The same way a human can? GPT-4 can state “suppose the world is non computable” for example.
But we are talking about SI. An SI isn’t making English statements. What is true of a GPT is not necessarily true of an SI.
The instructions in a programme executed by an SI have semantics related to programme operations, but not to the outside world, because all machine code does. Machine code instructions do things like “Add 1 to register A”. You would have to look at thousands or millions of such low level instructions to infer what kind of kind high level maths—vector spaces , or non Euclidean geometry—the programme is executing.

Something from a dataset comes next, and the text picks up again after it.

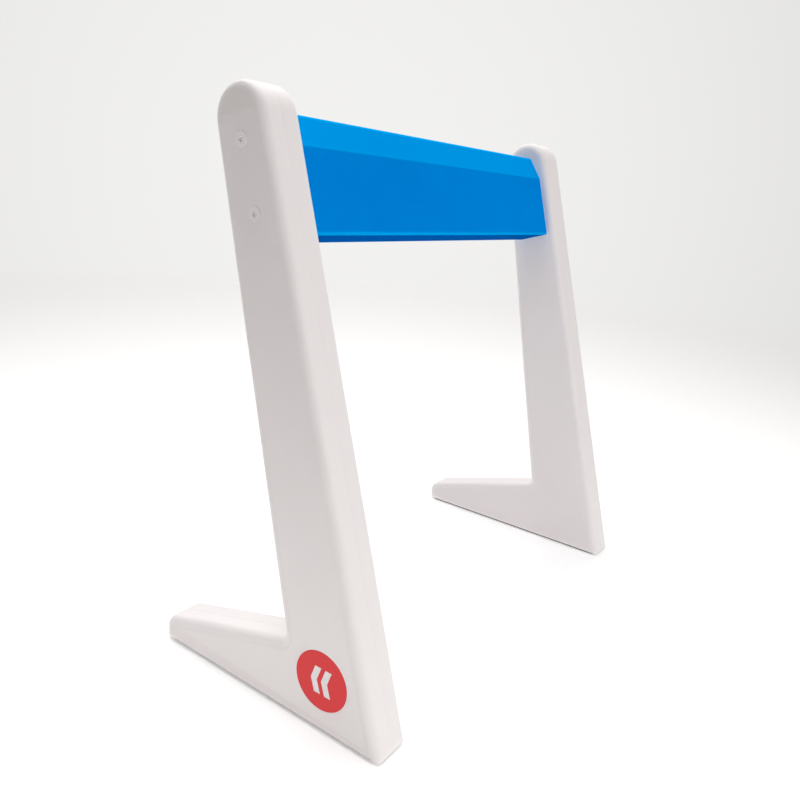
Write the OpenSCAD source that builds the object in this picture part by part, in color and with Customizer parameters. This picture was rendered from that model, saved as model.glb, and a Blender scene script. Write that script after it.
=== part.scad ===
// Low agility hurdle: two leaning L-shaped stands joined by one crossbar near their tops.
// X runs along the crossbar, +Y points to the toes of the stands and +Z is up.
// The origin is on the floor, at the middle of the whole hurdle.

/* [Overall] */
// Width over the outer faces of the two stands
width = 457; // [440:1:480]
// Height of the top of the stands above the floor
height = 450; // [440:1:465]
// Length of a stand on the floor, from the sharp heel corner to the toe
foot_length = 234; // [222:1:245]

/* [Stand] */
// Thickness of a stand
stand_t = 35.5; // [34:0.5:38]
// Lean of the front edge back from the vertical, in degrees
front_lean = 16.7; // [16.2:0.1:17.2]
// Lean of the upright's rear edge back from the vertical, in degrees
rear_lean = 12.7; // [12.3:0.1:13.1]
// Radius of the rounded top
top_r = 23.2; // [22:0.1:24]
// Height of the foot's top face at the toe
toe_h = 21; // [18:0.5:23]
// Slope of the foot's top face, in degrees
foot_slope = 16.5; // [15.5:0.1:17.5]
// Rounding of the stand's edges where the flat sides end
edge_r = 6.5; // [6:0.5:8.5]
// Rounding of the bottom edges
bottom_edge_r = 5; // [3:0.5:5.5]
// Wall thickness of the moulded shells
wall = 3; // [2.5:0.25:3.5]

/* [Crossbar] */
// Distance of the bar's front face behind the stand's front edge
bar_front_inset = 8.8; // [8:0.1:10]
// Distance of the bar's rear face in front of the stand's rear edge
bar_rear_inset = 8.8; // [8:0.1:10]
// Height of the bar's lower front corner
bar_low_z = 355.8; // [350:0.2:360]
// Height at which the bar's front face turns into its bevel
bevel_z = 414; // [410:0.5:416]
// Height of the bar's top
bar_top_z = 436; // [434:0.2:437]
// Wall thickness of the bar
bar_wall = 2.6; // [2.2:0.1:3]
// Length of the plug in each end of the bar
plug_l = 34; // [30:1:45]

/* [Bar fixings] */
// Distance of the upper screw below the centre of the rounded top
upper_screw_s = 14.2; // [13:0.1:16]
// Distance between the two screws, along the lean of the front edge
screw_pitch = 48; // [44:0.5:50]
// Diameter of the visible cover caps
cap_d = 11.5; // [11.5:0.1:12.5]
// Diameter of the screws
screw_d = 5; // [4.5:0.5:5]

/* [Badge and sole] */
// Diameter of the round badge
badge_d = 48.2; // [44:0.2:50]
// Height of the badge's centre
badge_z = 44.7; // [42:0.1:46]
// Distance of the badge's centre behind the heel corner
badge_y = 56.5; // [54:0.5:60]
// How far the rubber sole stands below the shells
sole_drop = 1.2; // [1:0.1:2]
// Depth of the groove that holds the sole
sole_groove = 1.6; // [1.2:0.1:2]
// Distance of the sole inside the stand's sides
sole_inset = 3.2; // [3:0.2:5]

/* [Hidden] */
$fn = 48;

white = "whitesmoke";
blue = "dodgerblue";
red = "indianred";
rubber = "dimgray";
plug_grey = "gray";
steel = "silver";
brass = "goldenrod";

half_t = stand_t / 2;
// Play between a pushed-in piece and its seat, how far a cutter runs past a face,
// and how far a rib, pin or backing runs into the wall that it stands on.
eps = 0.05;
past = 1;
root = 0.5;

// --- Outline of a stand, in the plane of its side: first number back from the heel, second up.
// Each corner is [place, radius, steps of its arc], and they run anticlockwise.
tan_front = tan(front_lean);
tan_rear = tan(rear_lean);
top_c = [tan_front * (height - top_r) + top_r / cos(front_lean), height - top_r];
rear_foot = top_c[0] + top_r / cos(rear_lean) - tan_rear * top_c[1];
apex_z = rear_foot / (tan_front - tan_rear);
knee_z = (toe_h + tan(foot_slope) * (foot_length - rear_foot)) / (1 + tan(foot_slope) * tan_rear);
heel_r = 1.5;
toe_top_r = 12;
toe_low_r = 4;
knee_r = 5;

outline = [
    [[tan_front * sole_drop, sole_drop], heel_r, 7],
    [[foot_length, sole_drop], toe_low_r, 4],
    [[foot_length, toe_h], toe_top_r, 7],
    [[rear_foot + tan_rear * knee_z, knee_z], knee_r, 4],
    [[tan_front * apex_z, apex_z], top_r, 28],
];
// The first edge, from the heel to the toe, is the one on the floor.
edges = len(outline);

function unit(v) = v / norm(v);
function left_of(v) = [-v[1], v[0]];
function turn_of(u, v) = u[0] * v[1] - u[1] * v[0];

// How far each edge moves in: one distance for the floor edge and one for the others.
function insets(floor_d, side_d) = [for (i = [0:edges - 1]) i == 0 ? floor_d : side_d];

// Corner i after every edge has moved in by its own distance.
function moved(c, d, i) =
    let (
        n = len(c),
        here = c[i][0],
        u = unit(here - c[(i + n - 1) % n][0]),
        v = unit(c[(i + 1) % n][0] - here),
        p = here + left_of(u) * d[(i + n - 1) % n],
        q = here + left_of(v) * d[i]
    )
    p + u * turn_of(q - p, v) / turn_of(u, v);

// Whether corner i bulges outwards.
function bulges(c, i) =
    let (n = len(c), here = c[i][0])
    turn_of(here - c[(i + n - 1) % n][0], c[(i + 1) % n][0] - here) > 0;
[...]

And it’s hard to see how you know with certainty that SI is describing an uncomputable or random universe. If it is using limited precision floating point calculations, is that an approximate representation of unlimited precision real number calculations taking place in the territory? Or should it be taken literally? if it uses pseudo-random number generation, does it believe that there is real indeterminism in the territory? Human scientists are also limited in the kind of maths they can use, but again, can communicate verbally what it is supposed to mean, how exact it is, and so on.
Not really. It’s superior to all algorithms running on a Turing machine, and actually is superior to an algorithm running on a accelerating turing machine, because it actually has the complement of the recursively enumerable sets, since it’s a 1st level halting oracle, which is very nice, but compared to the most powerful computers/reasoning engines known to mathematics, it’s way less powerful. It’s optimal in the domain of computable universes, and with the resources available to a Solomonoff Inductor, it can create a halting oracle, which lets it predict the first level uncomputable sequences like Chaitin’s constant, but not anything more, which is a major limitation compared to what the champions/currently optimal machines are for reasoning.
So depending on how much compute we give the human in the form of intuition, it could very easily beat Solonomoff Induction.
Do you have a proof/source for this? I haven’t heard it before.
I know in particular that is assigns a probability of 0 to Chaitin’s constant (because all the hypotheses are computable). Are you saying it can predict the prefixes of Chaitin’s constant better than random? I haven’t heard this claim either.
Hm, I might have confused what you are allowed to do if you had enough compute to run Solonomoff Induction with Solomonoff induction itself, so that’s maybe the issue I had here.
If I wanted to create my own argument for why Solomonoff induction could do it, it’s because that it’s essentially a halting oracle, which allows it to compute/create all the digits of Chaitin’s constants, given that it can compute in general the recursively enumerable sets, and since it can compute all the digits of Chaitin’s constants, it can basically read them like a book, and thus it has predicted the sequence of digits.
Solomonoff induction is a specific probability distribution. It isn’t making “decisions” per se. It can’t notice that it’s existence implies that there is a halting oracle, and that it therefore can predict one. This is because, in general, Solomonoff induction is not embedded.
If there was a physical process for a halting oracle, that would be pretty sick because then we could just run Solomonoff induction. As shown in my post, we don’t need to worry that there might be an even better strategy in such a universe; the hypotheses of Solomonoff induction can take advantage of the halting oracle just as well as we can!
You do mention that the methods of reasoning have to be computable for this to work, and there I’m quite a bit more skeptical of that condition holding.